Note each line of the listing that contains the string "joints", and copy it.

____ Dataset section

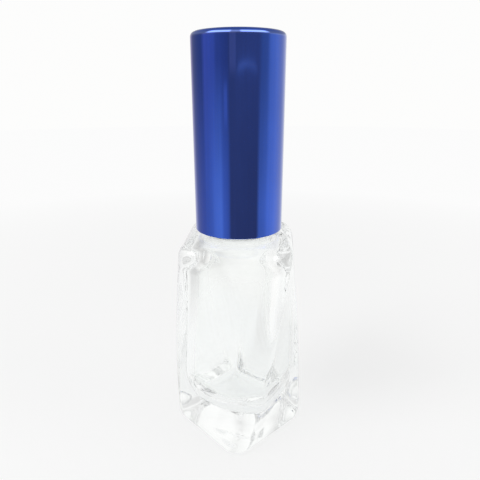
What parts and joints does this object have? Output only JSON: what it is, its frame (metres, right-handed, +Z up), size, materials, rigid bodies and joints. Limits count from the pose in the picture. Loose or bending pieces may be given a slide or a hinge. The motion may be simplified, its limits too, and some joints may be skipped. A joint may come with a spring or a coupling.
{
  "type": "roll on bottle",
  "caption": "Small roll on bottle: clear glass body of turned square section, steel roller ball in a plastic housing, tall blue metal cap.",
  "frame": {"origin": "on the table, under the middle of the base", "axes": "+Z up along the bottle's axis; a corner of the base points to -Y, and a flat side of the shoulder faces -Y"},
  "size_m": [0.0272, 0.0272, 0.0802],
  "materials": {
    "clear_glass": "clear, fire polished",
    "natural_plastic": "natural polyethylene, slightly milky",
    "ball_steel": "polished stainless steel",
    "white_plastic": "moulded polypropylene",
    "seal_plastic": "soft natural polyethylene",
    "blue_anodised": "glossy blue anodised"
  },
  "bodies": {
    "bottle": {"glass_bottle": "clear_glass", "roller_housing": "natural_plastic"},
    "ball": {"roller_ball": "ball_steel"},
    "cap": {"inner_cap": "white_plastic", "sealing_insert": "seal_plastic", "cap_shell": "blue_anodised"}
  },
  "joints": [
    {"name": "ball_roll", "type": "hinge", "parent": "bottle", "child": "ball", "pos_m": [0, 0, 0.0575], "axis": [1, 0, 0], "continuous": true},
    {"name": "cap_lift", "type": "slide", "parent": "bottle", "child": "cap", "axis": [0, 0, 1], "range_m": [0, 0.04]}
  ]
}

________

▸ **Output of the task**
What parts and joints does this object have? Output only JSON: what it is, its frame (metres, right-handed, +Z up), size, materials, rigid bodies and joints. Limits count from the pose in the picture. Loose or bending pieces may be given a slide or a hinge. The motion may be simplified, its limits too, and some joints may be skipped. A joint may come with a spring or a coupling.
  "joints": [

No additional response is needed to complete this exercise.